California’s Homeless Person’s Bill of Rights and Fairness Act, formally known as Assembly Bill 5, recently passed an important committee hearing and moved one step closer to a final vote. Although it targets the same problem as the Illinois legislation, the California bill differs from the Illinois bill in many respects. The California bill is significantly longer than the Illinois legislation and contains protections for people who assist homeless citizens. The California bill also requires local law enforcement agencies to provide information to the attorney general and the public about their enforcement of ordinances against homeless persons and compliance with the act.

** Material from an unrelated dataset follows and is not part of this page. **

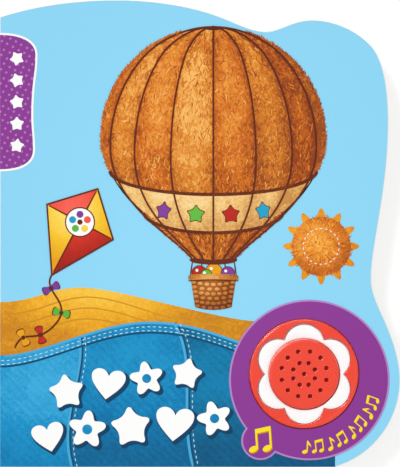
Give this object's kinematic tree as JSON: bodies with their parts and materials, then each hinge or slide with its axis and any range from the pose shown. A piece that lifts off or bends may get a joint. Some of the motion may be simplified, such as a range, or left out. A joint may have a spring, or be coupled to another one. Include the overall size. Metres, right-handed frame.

Under the California bill, the California Department of Public Health would be required to create “health and hygiene centers” for homeless residents. Like the Illinois bill, the California bill would allow civil suits and damages for people whose rights are violated.
As Greg Kaufman observes in his blog at The Nation, it would be particularly meaningful for California’s homeless population to have a clear statement of their rights. In California, Kaufman writes, “[t]here are now approximately 160,000 men, women and children who experience homelessness … on a daily basis, about 20 percent of the nation’s total homeless population. The state ranks second worst in the number of homeless children, and third worst in the percentage of children who are homeless.”
Bills of rights for the homeless have opponents, however. The California Chamber of Commerce labeled the California bill a “job killer” because it supposedly imposes “costly and unreasonable mandates on employers.” Other Californians are concerned about how much the health and hygiene centers could cost, and the time and money that law enforcement would need to devote to the bill’s reporting requirements. In Illinois, by contrast, criticism of the Bill of Rights for the Homeless focused on the supposed potential for voter fraud.
Both the Illinois bill and the California bill are still moving through their state legislatures. The California bill is scheduled to go before the Appropriations Committee shortly, and the Illinois bill has been returned to the Illinois Senate for a vote on an amendment. Even if the bills pass, their supporters’ work will not end. As the Rhode Island Coalition for the Homeless observed:
“The Homeless Bill of Rights hasn’t changed conditions overnight. Ensuring that agencies are complying with the new rules is difficult. Committees have been established to ensure that the law is implemented, but of course, law or no law, harassment and discrimination continue.”
No matter what happens to the Illinois and California bills, however, they have prompted legislators to give serious consideration to the issues facing homeless people—and to use human rights language when doing so. As the Illinois bill recognizes in its statement of legislative intent:
“[N]o person should suffer unnecessarily from cold or hunger, be deprived of shelter or the basic rights incident to shelter, or be subject to unfair discrimination based on his or her homeless status. At the present time, many persons have been rendered homeless as a result of economic hardship, a severe shortage of safe and affordable housing, and a shrinking social safety net.”